-- GIVEN PROBLEM --
Repeat the entire listing exactly.

-- INFORMATION PROVIDED --

━━━━━━━━━━━━━━━━━━━━

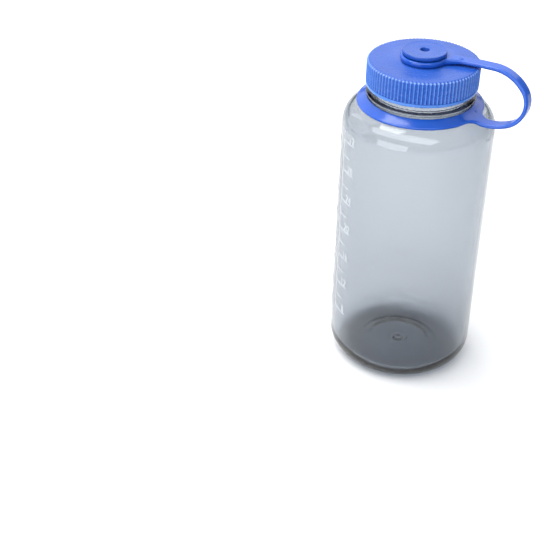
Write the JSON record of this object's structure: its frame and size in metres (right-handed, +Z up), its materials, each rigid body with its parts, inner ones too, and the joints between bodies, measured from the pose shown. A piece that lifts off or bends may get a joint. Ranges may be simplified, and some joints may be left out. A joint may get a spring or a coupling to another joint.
{
  "type": "water bottle",
  "caption": "Clear grey wide-mouth drinking bottle with printed volume scales and a ribbed blue screw cap held on by a flexible strap that loops from a neck collar to the cap's button.",
  "frame": {"origin": "on the bottle's axis, on the plane of the surface it stands on", "axes": "+Z up along the bottle's axis towards the mouth; +X from the axis towards the middle of the tether's loop"},
  "size_m": [0.1107, 0.091, 0.2115],
  "materials": {
    "clear_plastic": "clear grey copolyester, polished",
    "printed_ink": "white screen-printed ink",
    "cap_plastic": "blue polypropylene, satin as moulded",
    "tether_plastic": "blue flexible polymer, satin with brighter edges"
  },
  "bodies": {
    "bottle": {"bottle_body": "clear_plastic", "ounce_scale": "printed_ink", "millilitre_scale": "printed_ink", "tether_collar": "tether_plastic", "tether_strap": "tether_plastic"},
    "hub": {"tether_hub": "tether_plastic"},
    "cap": {"screw_cap": "cap_plastic"}
  },
  "joints": [
    {"name": "cap_lift", "type": "slide", "parent": "bottle", "child": "hub", "axis": [0, 0, 1], "range_m": [0, 0.0151], "deforming": ["tether_strap"]},
    {"name": "cap_turn", "type": "hinge", "parent": "hub", "child": "cap", "pos_m": [0, 0, 0.2065], "axis": [0, 0, 1], "range_deg": [0, 1080]}
  ],
  "couplings": [
    {"joint": "cap_lift", "follows": "cap_turn", "m_per_rad": 0.00079577}
  ]
}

━━━━━━━━━━━━━━━━━━━━

-- WORKED ANSWER --
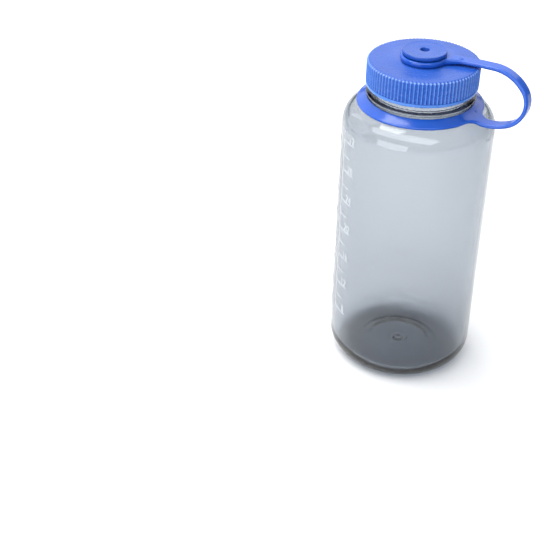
Write the JSON record of this object's structure: its frame and size in metres (right-handed, +Z up), its materials, each rigid body with its parts, inner ones too, and the joints between bodies, measured from the pose shown. A piece that lifts off or bends may get a joint. Ranges may be simplified, and some joints may be left out. A joint may get a spring or a coupling to another joint.
{
  "type": "water bottle",
  "caption": "Clear grey wide-mouth drinking bottle with printed volume scales and a ribbed blue screw cap held on by a flexible strap that loops from a neck collar to the cap's button.",
  "frame": {"origin": "on the bottle's axis, on the plane of the surface it stands on", "axes": "+Z up along the bottle's axis towards the mouth; +X from the axis towards the middle of the tether's loop"},
  "size_m": [0.1107, 0.091, 0.2115],
  "materials": {
    "clear_plastic": "clear grey copolyester, polished",
    "printed_ink": "white screen-printed ink",
    "cap_plastic": "blue polypropylene, satin as moulded",
    "tether_plastic": "blue flexible polymer, satin with brighter edges"
  },
  "bodies": {
    "bottle": {"bottle_body": "clear_plastic", "ounce_scale": "printed_ink", "millilitre_scale": "printed_ink", "tether_collar": "tether_plastic", "tether_strap": "tether_plastic"},
    "hub": {"tether_hub": "tether_plastic"},
    "cap": {"screw_cap": "cap_plastic"}
  },
  "joints": [
    {"name": "cap_lift", "type": "slide", "parent": "bottle", "child": "hub", "axis": [0, 0, 1], "range_m": [0, 0.0151], "deforming": ["tether_strap"]},
    {"name": "cap_turn", "type": "hinge", "parent": "hub", "child": "cap", "pos_m": [0, 0, 0.2065], "axis": [0, 0, 1], "range_deg": [0, 1080]}
  ],
  "couplings": [
    {"joint": "cap_lift", "follows": "cap_turn", "m_per_rad": 0.00079577}
  ]
}